Con la aparente poca predisposición de Elvis por incrementar su producción, el regreso de Look now en 2018 fue una bendición: un álbum hermosísimo, quintaesencial, deudor del Costello más clásico que ya había sido capaz de urdir un mano a mano con el inmenso Burt Bacharach (escuchar aquel Painted from memory de 1998 debería ser asignatura obligatoria en las escuelas de música) y que, además de revivir aquella alianza, incluso afrontaba el reto de una colaboración autoral con Carole King, nada menos. Pues bien, este Hey clockface supone un vuelco de casi 180 grados: Elvis afronta la escritura en soledad, divide las sesiones en ciudades, entornos y ecosistemas muy diferenciados (Helsinki, París, Nueva York) y se esfuerza por salirse del raíl. Asistimos a un espectáculo pasmoso: el autor de más de 300 canciones reinventándose en el oficio, colocándose zancadillas a sí mismo para evitar automatismos, ejerciendo de transgresor contemporáneo a los sesenta y bastantes.

 

El viaje es exigente para el oyente, pero también alucinante. Revolution #49 es una apertura recitada bajo los auspicios de un cuerno inglés. Y de ahí pasamos, sin transición, al ruidismo guitarrero de No flag y a la devastadora balada They’re not laughing at me now, otra vez con chiribitas de metales (esta vez, saxo tenor y ¡fliscorno!).

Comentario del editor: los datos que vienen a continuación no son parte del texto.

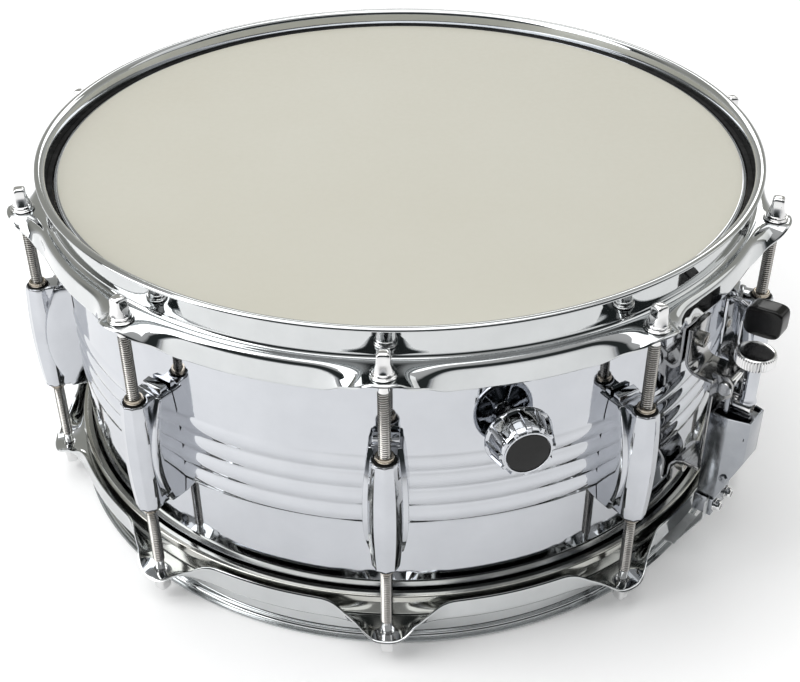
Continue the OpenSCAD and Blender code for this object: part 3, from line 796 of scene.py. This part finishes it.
# ---------------------------------------------------------------- muffler
def muffler():
    n, ribs = 192, 12

    def section(x, r, rib):
        row = []
        for i in range(n):
            t = 2 * math.pi * i / n
            u = (i * ribs / n) % 1
            lift = rib if u < 0.15 or u > 0.85 else 0
            rr = r + lift
            row.append((x, rr * math.cos(t), MUFFLER_Z + rr * math.sin(t)))
        return row

    levels = [(194.0, 12.6, 0), (188.2, 12.8, 0), (187.3, 13.4, 0), (187.1, 14.4, 0), (187.25, 15.15, 0),
              (187.9, 15.45, 0), (188.6, 15.35, 0),
              (189.0, 15.0, 0.1), (189.4, 14.1, 0.9), (193.0, 13.2, 1.0), (196.8, 12.2, 1.05),
              (198.7, 11.7, 1.1), (199.1, 11.4, 1.25),
              (199.4, 11.15, 1.25), (199.5, 11.0, 0.7), (199.55, 10.9, 0), (199.65, 10.75, 0),
              (200.05, 10.7, 0), (200.1, 10.55, 0),
              (200.1, 10.05, 0), (199.9, 9.95, 0), (199.3, 9.9, 0)]
    knob = grid([section(*lv) for lv in levels], False, True, True)
    boss = turned([(3.1, 187.3), (5.0, 187.3), (5.2, 187.6), (5.2, 194.2)], (0, MUFFLER_Z), 40, "x")
    webs = []
    for i in range(6):
        a = math.radians(i * 60 + 15)
        web = box_part((188.6, 4.8, -0.9), (194.2, 13.0, 0.9), 0.15)
        webs.append(moved(web, lambda v, a=a: (v[0], v[1] * math.cos(a) - v[2] * math.sin(a),
                                               MUFFLER_Z + v[1] * math.sin(a) + v[2] * math.cos(a))))
    parts = [(*knob, MUFFLER, 0), (*boss, MUFFLER, 0)] + [(*w, MUFFLER, 0) for w in webs]
    build("muffler_knob_body", parts, chrome_cast, "muffler_knob", ["muffler_knob"], 30)
    disc = turned([(9.8, 199.2), (9.8, 199.65), (9.6, 199.8), (9.0, 199.86), (0.5, 199.9)], (0, MUFFLER_Z),
                  64, "x")
    build("muffler_knob_inlay", [(*disc, MUFFLER)], black_enamel, "muffler_knob", ["muffler_inlay"])
    stem = turned([(2.6, 167.4), (3.0, 167.9), (3.0, 187.5)], (0, MUFFLER_Z), 32, "x")
    build("muffler_stem_rod", [(*stem, MUFFLER)], steel_thread, "muffler_knob", ["muffler_stem"])


muffler()


# ---------------------------------------------------------------- strainer
def strip(path, thick, y0, y1, edge=0.25):
    """A bent strip of sheet: path in the x-z plane, its width along y."""
    pts = [Vector(p) for p in path]
    left, rightside = [], []
    for i, p in enumerate(pts):
        d = (pts[min(i + 1, len(pts) - 1)] - pts[max(i - 1, 0)]).normalized()
        nrm = Vector((-d.y, d.x)) * thick / 2
        left.append(tuple(p + nrm))
        rightside.append(tuple(p - nrm))
    return slab(left + rightside[::-1], y0, y1, "xz", edge)


def strainer():
    az = STRAINER
    top_bend = arc(186.2, 119.5, 7.0, 180, 270, 8)
    low_bend = arc(186.2, 52.5, 7.0, 180, 90, 8)
    base = [(*strip([(179.2, 135.9), (179.2, 128)] + top_bend + [(190, 112.5), (193.9, 112.5)], 2, -11, 8.6),
             az),
            (*strip([(179.2, 45.1), (179.2, 49)] + low_bend + [(190, 59.5), (193.9, 59.5)], 2, -11, 8.6), az),
            (*box_part((192, -8.4, 58.6), (194, 8.4, 113.4), 0.3), az)]
    cheek = rounded([(192.2, 103.4), (199, 103.4), (203.2, 107), (203.2, 114.3), (200.6, 116.8),
                     (192.2, 116.8)], [0.3, 2, 2.2, 2.2, 1.5, 0.5], 4)
    for y in (-9.45, 7.95):
        base.append((*slab(cheek, y, y + 1.5, "xz", 0.25), az))
    build("strainer_bracket", base, strainer_steel, "drum", ["strainer_base"], 35)
    screws = []
    for z in (49.5, 126):
        screws.append((*turned([(3.8, 180.2), (3.8, 181.6), (3.4, 182.5), (2.4, 183.0), (0.4, 183.1)], (0, z),
                               32, "x"), az))
    build("strainer_bracket_screws", screws, nut_metal, "drum")

    # housing: bevelled box, open at the top, its front drawn in at the bottom
    def front_x(z):
        if z >= 71:
            return 214.2
        if z >= 45.5:
            return 204 + (z - 45.5) * 10.2 / 25.5
        return 204

    def plan(z, inset):
        fx = front_x(z) - inset
        half_front = 7.4 - inset * 0.8
        cx = min(204.0, fx - 0.4)
        t = (fx - 204) / 10.2 if fx > 204.4 else 0.0
        yf = 10.2 - inset - (10.2 - inset - half_front) * max(0, t)
        back = 194.7 + inset
        r = 0.35
        loop = [(back, -10.2 + inset), (cx, -10.2 + inset), (fx, -yf), (fx, yf), (cx, 10.2 - inset),
                (back, 10.2 - inset)]
        return rounded(loop, r, 2)

    rows = []
    wall = 1.3
    for z, ins in ((86, wall), (94.6, wall), (94.9, wall - 0.2), (95.0, wall - 0.5), (95.0, 0.4),
                   (94.8, 0.12), (94.4, 0.0), (85, 0), (71.6, 0), (71, 0),
                   (70.4, 0), (60, 0), (50, 0), (46.4, 0), (45.6, 0.05), (45.2, 0.25), (45.1, 0.6),
                   (45.1, wall), (50, wall), (70, wall)):
        rows.append([(x, y, z) for x, y in plan(z, ins)])
    house = grid(rows, False, True, True)
    bridge = box_part((195.2, -3.6, 93), (213.4, 3.6, 94.9), 0.3)
    parts = [(*house, az), (*bridge, az)]
    for y in (-9.3, 9.3):
        s = 1 if y > 0 else -1
        parts.append((*turned([(2.1, y), (2.1, y + s * 0.9), (1.7, y + s * 1.3), (0.3, y + s * 1.4)],
                              (206.6, 59.4), 24, "y"), az))
    build("strainer_housing_box", parts, strainer_satin, "strainer_carriage", ["strainer_housing"], 24)
    # A dark block inside the open housing: painted shade in its hollow.
    build("strainer_housing_painted_shade", [(*box_part((196.4, -8, 84), (212.4, 7, 86), 0.2), az)], painted_shade,
          "strainer_carriage")

    nut = turned([(3.5, 196.4), (3.8, 196.8), (3.8, 210.6), (3.5, 211.0), (2.3, 211.0), (2.3, 209.0),
                  (0.3, 208.8)], (0, 98.8), 48, "x")
    build("strainer_cross_nut", [(*nut, az)], chrome_small, "strainer_carriage", ["barrel_nut"])
    link = [(200.8, 86.0), (200.8, 104.5)] + arc(197.8, 104.5, 3.0, 0, 75, 6) + [(196.0, 107.6)]
    build("strainer_link", [(*strip(link, 2.6, -7.4, -4.9, 0.8), az)], strainer_satin, "strainer_carriage")
    sleeve = turned([(2.2, 101.8), (4.3, 101.8), (4.5, 102.2), (4.3, 103.2), (3.8, 104.2), (3.75, 105),
                     (3.75, 123.0), (3.5, 123.6), (2.2, 123.7)],
                    (207.6, 0), 48)
    build("strainer_sleeve", [(*sleeve, az)], chrome_cast, "strainer_carriage", ["screw_sleeve"])

    # thumb wheel: flat top with a worn, slightly dished face and straight knurling
    n, teeth = 352, 44
    rows = []
    for r, z, k in ((2.2, 124.0, 0), (8.3, 124.0, 0), (8.9, 124.2, 0), (9.3, 124.7, 0.25), (9.45, 125.2, 0.5),
                    (9.45, 129.0, 0.5), (9.3, 129.5, 0.25),
                    (9.0, 129.95, 0), (8.6, 130.2, 0), (8.0, 130.3, 0), (6.8, 130.25, 0), (0.3, 130.0, 0)):
        row = []
        for i in range(n):
            t = 2 * math.pi * i / n
            rr = r + k * (0.5 - 1.5 * abs(2 * ((i * teeth / n) % 1) - 1))
            row.append((207.6 + rr * math.cos(t), rr * math.sin(t), z))
        rows.append(row)
    build("tension_wheel", [(*grid(rows, False, True, True), az)], chrome_small, "thumb_screw",
          ["thumb_wheel"], 30)

    # slider, clamp block and plate
    slide = [(*box_part((199.3, -6.2, 76), (211, 6.2, 87), 0.3), az),
             (*strip([(200.05, 77), (200.05, 60), (200.05, 43.2)], 1.7, -7, 7), az),
             (*box_part((193.2, -9.5, 33), (200.85, 9.5, 43.6), 0.7), az)]
    build("clamp_slider", slide, strainer_satin, "strap_clamp", ["slider_block"], 30)
    build("clamp_face", [(*box_part((201.3, -9.5, 33), (203.5, 9.5, 43.6), 0.5), az)], strainer_satin,
          "strap_clamp", ["clamp_plate"])
    heads = []
    for y in (-6, 6):
        heads.append((*turned([(3.5, 203.5), (3.5, 204.3), (2.9, 204.4), (2.9, 206.0), (2.4, 206.7),
                               (1.5, 206.9), (1.4, 205.8), (0.2, 205.8)], (y, 38.5), 32, "x"), az))
    build("clamp_screw_heads", heads, chrome_small, "strap_clamp", ["clamp_screws"])

    # lever blade with its boss, and the rubber cap
    blade = rounded([(186.5, 117), (188.5, 109), (194, 104.6), (202, 104.6), (205.3, 108), (205.3, 113),
                     (202, 117), (196, 120), (194.5, 124),
                     (194.5, 136), (196, 137.6), (210, 139), (210, 145.5), (196, 145.5), (193, 147),
                     (188.5, 147), (186.5, 145)],
                    [2, 3, 3, 3, 1.5, 1.5, 2, 2, 2, 1.5, 1, 0, 0, 1, 1.5, 1.0, 1.0], 4)
    build("lever_blade", [(*slab(blade, 10.25, 12.15, "xz", 0.45, 3), az)], chrome_cast, "lever",
          ["throw_lever"], 30)
    cap_rows = []
    cx, cz, hx, hz = 206.4, 143.0, 8.9, 7.6
    for k in range(21):
        t = -1 + 2 * k / 20
        y = 8.6 + 5.0 * math.sin(t * math.pi / 2)
        shrink = (1 - abs(t) ** 7) ** (1 / 2.2) if abs(t) < 1 else 0.0
        shrink = max(shrink, 0.2)
        row = []
        for i in range(56):
            a = 2 * math.pi * i / 56
            c, s = math.cos(a), math.sin(a)
            q = (abs(c) ** 4.2 + abs(s) ** 4.2) ** (-1 / 4.2)
            sx, sz = hx - 1.7 * (1 - shrink) * 2, hz - 1.7 * (1 - shrink) * 2
            x = q * c * sx
            z = q * s * sz
            row.append((cx + x, y, cz + z + 0.06 * x))
        cap_rows.append(row)
    build("lever_grip", [(*grid(cap_rows, False, True, True), az)], black_rubber, "lever", ["lever_cap"], 60)
    pin = turned([(1.9, -11.2), (3.3, -11.2), (3.5, -10.9), (3.5, -10.0), (3.3, -9.8), (2.0, -9.8),
                  (2.0, 12.2), (3.0, 12.2), (3.2, 12.5), (3.0, 13.0),
                  (0.3, 13.2)], (199.5, 111), 32, "y")
    build("lever_pivot", [(*pin, az)], chrome_small, "lever", ["lever_pin"])


strainer()


# ---------------------------------------------------------------- snares
def snares():
    step, wire_r = 1.25, 0.74
    rows = []
    n, m = 10, 4
    shape = [0.0, 0.75, 1.0, 0.75]
    length = 152.0
    count = int(2 * length / step * m)
    for k in range(count + 1):
        row = []
        for i in range(n + 1):
            x = -length + (k / m + i / n) * step - step / 2
            x = min(max(x, -length), length)
            r = wire_r - 0.22 * (1 - shape[k % m])
            row.append((x, r * math.cos(2 * math.pi * i / n), 7.2 + r * math.sin(2 * math.pi * i / n)))
        rows.append(row)
    one = grid(rows, False, False)
    parts = []
    for i in range(20):
        dy = 2 * (i - 9.5)
        parts.append((*moved(one, lambda v, dy=dy: (v[0], v[1] + dy, v[2])), STRAINER))
    build("snare_coils", parts, spring_steel, "snares", ["snare_wires"], 60)


snares()


# ---------------------------------------------------------------- materials of the nodes that stay
STAY = {"lug_springs": spring_steel, "lug_screws": zinc, "tension_screw": steel_thread,
        "strainer_base_screws": zinc,
        "strainer_strap": strap_plastic, "butt_strap": strap_plastic, "wire_end_plates": zinc,
        "butt_bracket": chrome_cast,
        "butt_clamp_plate": chrome_small, "butt_screws": chrome_small, "muffler_bracket": inner_steel,
        "muffler_nut": chrome_small,
        "muffler_arm": inner_steel, "muffler_felt": felt}
for node_name, mat in STAY.items():
    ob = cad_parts[node_name]
    ob.data.materials.clear()
    ob.data.materials.append(mat)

Son 50 minutos impredecibles y espectaculares, por cuanto jugamos con los tres escenarios referidos y ni una sola carta marcada. Desde Nueva York, el diabólico guitarrista Bill Frissell se encarga de aportar experimentación, vértigo y vanguardia (Newspaper pane), aunque su presencia es modesta en comparación con los teclados de Steve Nieve, aliado eterno, y los metales crepusculares de Le Quintette Saint Germain que presiden las tres cuartas partes de la grabación.

 

Es ahí, en la parte parisina, donde terminan aflorando las melodías más lentas, tristes y conmovedoras, desde el tango lentísimo de I do al conmovedor vals What is it that I need that I don’t already have? y ese cierre tan delicado, Byline, que suena a clásico eterno con muchas décadas a las espaldas. Pero el oyente no podrá bajar la guardia, ni en una nueva incursión recitada (Radio is everything, una oda a las ondas para escuchar a muy altas horas de la madrugada) al aire casi de charlestón para Hey clockface how can you face me? o los experimentos de programación, teclados y ritmos desaforados para Betty O’Hara confidential, una de las tres grabaciones en The Helsinki Sound.

 

Hay, en fin, algo de laberinto en todo este mapa de países, emociones y dimensiones para un Costello indomable. Y es lo mejor y lo más alucinante de este trabajo: constatar que, a la edad en la que los trabajadores comunes afrontan la jubilación, él no está ni remotamente dispuesto a quedarse quieto.